The discovery and control of light-generated crystalline states raise fundamental and practical queries:

• Universality and classification: Ongoing work explores analogies between light-driven crystallization in atomic gases, quantum materials, optomechanical arrays, and soft matter. Identification of unifying classification schemes or universal scaling behaviors is a subject of current research.
• Nonequilibrium stabilization and decay: The persistence and relaxation pathways of photoinduced crystals, including the role of quantum fluctuations and dissipation, remain to be fully characterized, particularly in "hidden" or metastable states (Mocatti et al., 2023, Gretarsson et al., 2018).
• Dynamic control and topological protection: The interplay of light-driving, topology, and many-body interactions enables robust, defect-immune ordering, with applications in fault-tolerant photonics and information storage (Zhao et al., 22 Jul 2025).

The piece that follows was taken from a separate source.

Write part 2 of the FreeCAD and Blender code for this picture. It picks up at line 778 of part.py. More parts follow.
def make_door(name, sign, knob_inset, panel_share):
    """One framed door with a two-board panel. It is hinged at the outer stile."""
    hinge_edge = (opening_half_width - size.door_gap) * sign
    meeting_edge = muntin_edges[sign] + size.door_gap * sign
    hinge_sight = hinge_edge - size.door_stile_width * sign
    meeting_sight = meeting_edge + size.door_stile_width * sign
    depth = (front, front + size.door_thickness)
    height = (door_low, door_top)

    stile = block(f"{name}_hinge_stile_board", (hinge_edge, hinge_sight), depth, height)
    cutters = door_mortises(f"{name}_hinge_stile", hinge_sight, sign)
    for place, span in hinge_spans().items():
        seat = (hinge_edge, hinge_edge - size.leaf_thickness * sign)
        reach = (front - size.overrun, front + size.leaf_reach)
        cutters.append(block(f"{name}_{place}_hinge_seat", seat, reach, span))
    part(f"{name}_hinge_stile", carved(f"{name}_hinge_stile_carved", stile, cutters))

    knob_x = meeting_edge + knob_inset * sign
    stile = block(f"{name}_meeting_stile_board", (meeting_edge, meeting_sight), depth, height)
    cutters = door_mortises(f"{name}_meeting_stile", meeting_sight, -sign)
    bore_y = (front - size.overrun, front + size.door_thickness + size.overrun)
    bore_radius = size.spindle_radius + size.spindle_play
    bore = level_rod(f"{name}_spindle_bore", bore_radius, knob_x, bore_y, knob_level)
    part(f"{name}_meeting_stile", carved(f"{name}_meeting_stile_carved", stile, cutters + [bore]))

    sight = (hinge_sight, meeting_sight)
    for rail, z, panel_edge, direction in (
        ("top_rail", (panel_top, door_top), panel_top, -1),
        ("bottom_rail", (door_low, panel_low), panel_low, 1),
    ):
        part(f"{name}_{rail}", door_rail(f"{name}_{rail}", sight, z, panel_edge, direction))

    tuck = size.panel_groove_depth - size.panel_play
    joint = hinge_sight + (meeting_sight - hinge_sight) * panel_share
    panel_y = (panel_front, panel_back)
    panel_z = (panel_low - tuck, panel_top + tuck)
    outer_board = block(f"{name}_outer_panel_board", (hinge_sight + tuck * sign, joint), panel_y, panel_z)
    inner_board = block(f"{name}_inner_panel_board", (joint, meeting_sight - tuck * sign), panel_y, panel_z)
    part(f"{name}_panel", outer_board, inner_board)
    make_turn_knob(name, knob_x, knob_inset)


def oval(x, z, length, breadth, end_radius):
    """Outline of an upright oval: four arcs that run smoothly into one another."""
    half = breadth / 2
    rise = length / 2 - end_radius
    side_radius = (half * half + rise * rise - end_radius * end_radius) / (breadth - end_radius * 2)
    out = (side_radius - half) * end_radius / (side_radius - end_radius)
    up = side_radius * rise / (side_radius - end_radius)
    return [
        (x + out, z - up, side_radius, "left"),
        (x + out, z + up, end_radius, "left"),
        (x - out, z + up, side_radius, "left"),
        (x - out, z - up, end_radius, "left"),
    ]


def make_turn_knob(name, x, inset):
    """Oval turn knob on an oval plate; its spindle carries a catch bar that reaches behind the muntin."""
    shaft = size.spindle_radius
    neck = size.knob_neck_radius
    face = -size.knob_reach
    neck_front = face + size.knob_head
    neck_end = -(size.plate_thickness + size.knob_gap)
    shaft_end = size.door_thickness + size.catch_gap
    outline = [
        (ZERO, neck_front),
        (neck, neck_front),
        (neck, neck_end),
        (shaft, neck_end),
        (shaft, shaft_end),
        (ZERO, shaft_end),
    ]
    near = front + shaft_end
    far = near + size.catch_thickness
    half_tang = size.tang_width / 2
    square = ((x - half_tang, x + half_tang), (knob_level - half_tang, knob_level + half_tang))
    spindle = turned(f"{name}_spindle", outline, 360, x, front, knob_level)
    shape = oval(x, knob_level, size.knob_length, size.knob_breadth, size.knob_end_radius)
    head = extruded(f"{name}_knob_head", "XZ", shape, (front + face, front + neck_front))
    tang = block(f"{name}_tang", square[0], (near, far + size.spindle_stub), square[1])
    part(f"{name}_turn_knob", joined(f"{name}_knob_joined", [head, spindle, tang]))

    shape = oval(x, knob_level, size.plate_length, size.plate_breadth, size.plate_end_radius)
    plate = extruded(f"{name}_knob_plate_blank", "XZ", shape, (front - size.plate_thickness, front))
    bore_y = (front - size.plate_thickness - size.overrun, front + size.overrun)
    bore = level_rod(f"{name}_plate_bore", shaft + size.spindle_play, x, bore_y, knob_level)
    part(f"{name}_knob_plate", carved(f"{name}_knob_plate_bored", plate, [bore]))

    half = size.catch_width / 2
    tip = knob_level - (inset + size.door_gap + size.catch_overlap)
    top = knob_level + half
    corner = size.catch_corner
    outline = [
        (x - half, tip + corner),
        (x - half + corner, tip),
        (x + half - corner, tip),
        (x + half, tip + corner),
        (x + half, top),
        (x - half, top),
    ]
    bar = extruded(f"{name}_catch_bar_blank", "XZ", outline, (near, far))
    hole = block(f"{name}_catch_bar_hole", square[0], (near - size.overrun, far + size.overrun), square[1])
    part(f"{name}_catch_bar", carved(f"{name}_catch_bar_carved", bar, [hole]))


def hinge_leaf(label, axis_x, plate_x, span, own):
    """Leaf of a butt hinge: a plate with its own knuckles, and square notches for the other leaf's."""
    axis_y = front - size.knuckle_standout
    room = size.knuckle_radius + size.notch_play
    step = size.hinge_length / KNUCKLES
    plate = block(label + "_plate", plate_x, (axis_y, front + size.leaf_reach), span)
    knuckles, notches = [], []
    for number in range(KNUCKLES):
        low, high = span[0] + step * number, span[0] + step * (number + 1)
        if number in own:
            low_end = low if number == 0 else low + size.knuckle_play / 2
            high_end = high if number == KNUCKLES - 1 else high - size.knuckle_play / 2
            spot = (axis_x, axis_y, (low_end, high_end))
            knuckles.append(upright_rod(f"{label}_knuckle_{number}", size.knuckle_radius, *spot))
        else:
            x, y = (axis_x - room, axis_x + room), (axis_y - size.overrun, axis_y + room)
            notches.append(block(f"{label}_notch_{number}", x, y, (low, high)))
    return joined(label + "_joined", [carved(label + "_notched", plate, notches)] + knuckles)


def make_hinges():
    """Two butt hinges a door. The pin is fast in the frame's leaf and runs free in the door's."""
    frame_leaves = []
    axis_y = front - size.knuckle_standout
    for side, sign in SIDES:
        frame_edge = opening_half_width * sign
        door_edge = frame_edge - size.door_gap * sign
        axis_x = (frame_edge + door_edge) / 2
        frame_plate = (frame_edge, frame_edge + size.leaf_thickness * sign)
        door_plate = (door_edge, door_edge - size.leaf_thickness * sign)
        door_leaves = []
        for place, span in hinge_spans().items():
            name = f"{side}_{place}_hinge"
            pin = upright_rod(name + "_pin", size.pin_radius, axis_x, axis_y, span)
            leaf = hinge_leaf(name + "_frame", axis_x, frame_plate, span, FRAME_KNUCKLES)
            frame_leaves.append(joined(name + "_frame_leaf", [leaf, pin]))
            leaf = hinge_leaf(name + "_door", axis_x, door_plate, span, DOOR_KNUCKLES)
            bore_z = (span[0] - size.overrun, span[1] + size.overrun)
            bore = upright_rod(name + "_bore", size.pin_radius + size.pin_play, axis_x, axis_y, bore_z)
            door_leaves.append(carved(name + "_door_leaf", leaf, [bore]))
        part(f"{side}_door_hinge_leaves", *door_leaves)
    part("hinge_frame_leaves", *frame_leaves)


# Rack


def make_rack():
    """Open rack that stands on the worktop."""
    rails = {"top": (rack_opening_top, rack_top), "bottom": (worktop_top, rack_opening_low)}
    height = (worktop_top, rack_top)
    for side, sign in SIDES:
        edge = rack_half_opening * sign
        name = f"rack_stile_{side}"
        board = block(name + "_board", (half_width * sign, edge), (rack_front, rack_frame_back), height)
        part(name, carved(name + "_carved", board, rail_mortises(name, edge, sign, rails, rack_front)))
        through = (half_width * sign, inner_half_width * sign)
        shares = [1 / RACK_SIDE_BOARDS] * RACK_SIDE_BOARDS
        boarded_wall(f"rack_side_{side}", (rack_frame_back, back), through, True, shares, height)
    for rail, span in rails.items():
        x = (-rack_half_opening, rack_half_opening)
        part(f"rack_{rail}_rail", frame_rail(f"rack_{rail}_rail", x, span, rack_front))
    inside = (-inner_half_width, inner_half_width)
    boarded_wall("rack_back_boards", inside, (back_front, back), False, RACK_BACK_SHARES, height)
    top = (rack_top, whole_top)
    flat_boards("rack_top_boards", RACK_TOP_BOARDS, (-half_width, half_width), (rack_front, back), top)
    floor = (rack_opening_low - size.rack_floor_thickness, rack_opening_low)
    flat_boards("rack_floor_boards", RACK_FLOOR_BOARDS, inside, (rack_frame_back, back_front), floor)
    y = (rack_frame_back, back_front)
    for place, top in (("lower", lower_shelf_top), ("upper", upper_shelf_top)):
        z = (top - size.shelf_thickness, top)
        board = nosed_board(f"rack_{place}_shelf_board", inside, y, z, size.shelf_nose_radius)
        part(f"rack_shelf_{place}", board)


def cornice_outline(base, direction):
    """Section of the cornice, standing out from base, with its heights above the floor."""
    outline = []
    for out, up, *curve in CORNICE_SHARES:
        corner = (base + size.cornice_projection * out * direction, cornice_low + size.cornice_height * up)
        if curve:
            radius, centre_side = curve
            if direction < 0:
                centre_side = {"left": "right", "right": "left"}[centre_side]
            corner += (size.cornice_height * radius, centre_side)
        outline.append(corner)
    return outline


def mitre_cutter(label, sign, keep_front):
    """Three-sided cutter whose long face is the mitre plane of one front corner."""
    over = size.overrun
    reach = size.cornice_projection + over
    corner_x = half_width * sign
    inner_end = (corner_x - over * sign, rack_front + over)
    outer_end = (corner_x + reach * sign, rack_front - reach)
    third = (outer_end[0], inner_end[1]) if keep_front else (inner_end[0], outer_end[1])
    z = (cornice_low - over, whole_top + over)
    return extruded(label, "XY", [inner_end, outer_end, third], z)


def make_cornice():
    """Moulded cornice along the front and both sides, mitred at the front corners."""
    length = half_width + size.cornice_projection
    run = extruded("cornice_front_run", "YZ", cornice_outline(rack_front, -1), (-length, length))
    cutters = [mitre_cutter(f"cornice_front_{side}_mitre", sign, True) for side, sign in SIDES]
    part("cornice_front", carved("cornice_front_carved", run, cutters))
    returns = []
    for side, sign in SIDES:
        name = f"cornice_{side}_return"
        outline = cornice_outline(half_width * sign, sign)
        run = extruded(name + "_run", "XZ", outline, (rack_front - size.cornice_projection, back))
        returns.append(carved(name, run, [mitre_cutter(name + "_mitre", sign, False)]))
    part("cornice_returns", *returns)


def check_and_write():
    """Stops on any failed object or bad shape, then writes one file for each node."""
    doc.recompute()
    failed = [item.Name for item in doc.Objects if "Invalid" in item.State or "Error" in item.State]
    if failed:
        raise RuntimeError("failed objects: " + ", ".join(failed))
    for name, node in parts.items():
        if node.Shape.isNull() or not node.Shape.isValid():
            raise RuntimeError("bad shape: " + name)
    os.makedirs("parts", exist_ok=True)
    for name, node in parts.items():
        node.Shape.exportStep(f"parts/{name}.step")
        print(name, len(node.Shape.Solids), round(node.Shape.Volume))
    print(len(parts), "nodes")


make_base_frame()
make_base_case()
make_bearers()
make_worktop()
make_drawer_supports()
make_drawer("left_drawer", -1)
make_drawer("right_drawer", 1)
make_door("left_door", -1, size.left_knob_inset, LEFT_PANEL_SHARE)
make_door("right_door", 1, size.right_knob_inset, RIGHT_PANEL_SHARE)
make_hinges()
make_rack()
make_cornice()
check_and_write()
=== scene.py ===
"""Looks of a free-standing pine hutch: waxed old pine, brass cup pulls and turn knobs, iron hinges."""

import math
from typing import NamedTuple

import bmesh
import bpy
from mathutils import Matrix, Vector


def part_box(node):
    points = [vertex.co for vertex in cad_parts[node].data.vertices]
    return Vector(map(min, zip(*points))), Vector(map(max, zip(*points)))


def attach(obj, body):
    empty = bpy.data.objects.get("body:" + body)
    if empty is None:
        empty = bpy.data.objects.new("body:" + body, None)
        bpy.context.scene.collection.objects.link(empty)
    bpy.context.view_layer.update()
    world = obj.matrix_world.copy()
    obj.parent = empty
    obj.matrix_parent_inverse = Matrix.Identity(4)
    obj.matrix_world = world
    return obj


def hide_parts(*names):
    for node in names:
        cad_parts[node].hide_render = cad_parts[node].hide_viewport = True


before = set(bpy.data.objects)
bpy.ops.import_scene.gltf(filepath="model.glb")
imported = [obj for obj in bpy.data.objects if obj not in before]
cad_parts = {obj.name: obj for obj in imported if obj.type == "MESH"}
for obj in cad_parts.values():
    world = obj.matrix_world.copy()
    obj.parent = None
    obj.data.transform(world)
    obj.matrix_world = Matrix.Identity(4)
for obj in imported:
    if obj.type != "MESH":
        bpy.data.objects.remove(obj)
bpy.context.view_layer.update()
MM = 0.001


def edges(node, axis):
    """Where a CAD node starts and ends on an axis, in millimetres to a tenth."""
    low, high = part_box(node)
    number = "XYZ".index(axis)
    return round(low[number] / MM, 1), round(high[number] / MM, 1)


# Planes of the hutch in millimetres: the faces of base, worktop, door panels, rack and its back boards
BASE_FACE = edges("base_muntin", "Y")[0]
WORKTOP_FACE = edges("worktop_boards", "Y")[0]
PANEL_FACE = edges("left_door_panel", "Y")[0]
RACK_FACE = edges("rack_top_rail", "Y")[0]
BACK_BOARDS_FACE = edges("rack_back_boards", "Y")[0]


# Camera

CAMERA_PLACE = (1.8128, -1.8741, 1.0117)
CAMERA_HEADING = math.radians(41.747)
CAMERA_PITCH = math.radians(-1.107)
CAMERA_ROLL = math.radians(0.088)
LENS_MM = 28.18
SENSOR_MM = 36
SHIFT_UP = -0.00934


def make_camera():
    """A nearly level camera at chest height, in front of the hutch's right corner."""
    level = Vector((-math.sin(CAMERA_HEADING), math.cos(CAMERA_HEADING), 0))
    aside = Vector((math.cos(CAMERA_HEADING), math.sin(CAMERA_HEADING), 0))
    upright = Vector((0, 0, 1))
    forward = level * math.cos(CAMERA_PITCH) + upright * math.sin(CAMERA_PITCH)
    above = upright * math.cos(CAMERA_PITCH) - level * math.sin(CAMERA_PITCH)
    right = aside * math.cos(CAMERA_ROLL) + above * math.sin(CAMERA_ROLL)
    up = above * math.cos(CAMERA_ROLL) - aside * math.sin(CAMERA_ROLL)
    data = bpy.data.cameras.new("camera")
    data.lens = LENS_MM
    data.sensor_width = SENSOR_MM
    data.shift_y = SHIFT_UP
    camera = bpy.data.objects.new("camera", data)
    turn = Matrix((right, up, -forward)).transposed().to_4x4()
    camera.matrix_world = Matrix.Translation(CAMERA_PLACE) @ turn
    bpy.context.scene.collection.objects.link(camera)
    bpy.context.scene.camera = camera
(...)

• Experimental detection and advances: Ultrafast and time-resolved probes—electron, X-ray, and optical—are needed to observe emerging periodicity, phonon gaps, or spatiotemporal order in real time, pushing the limits of materials characterization (Zong et al., 2021, Kaplan et al., 18 Jul 2025).

A light-generated crystalline state thus signifies a broad class of symmetry-ordered phases emergent from structured, often nonlinear, light–matter interactions, with rich phenomenology that bridges atomic quantum optics, condensed matter, nonequilibrium phase transitions, and photonic engineering.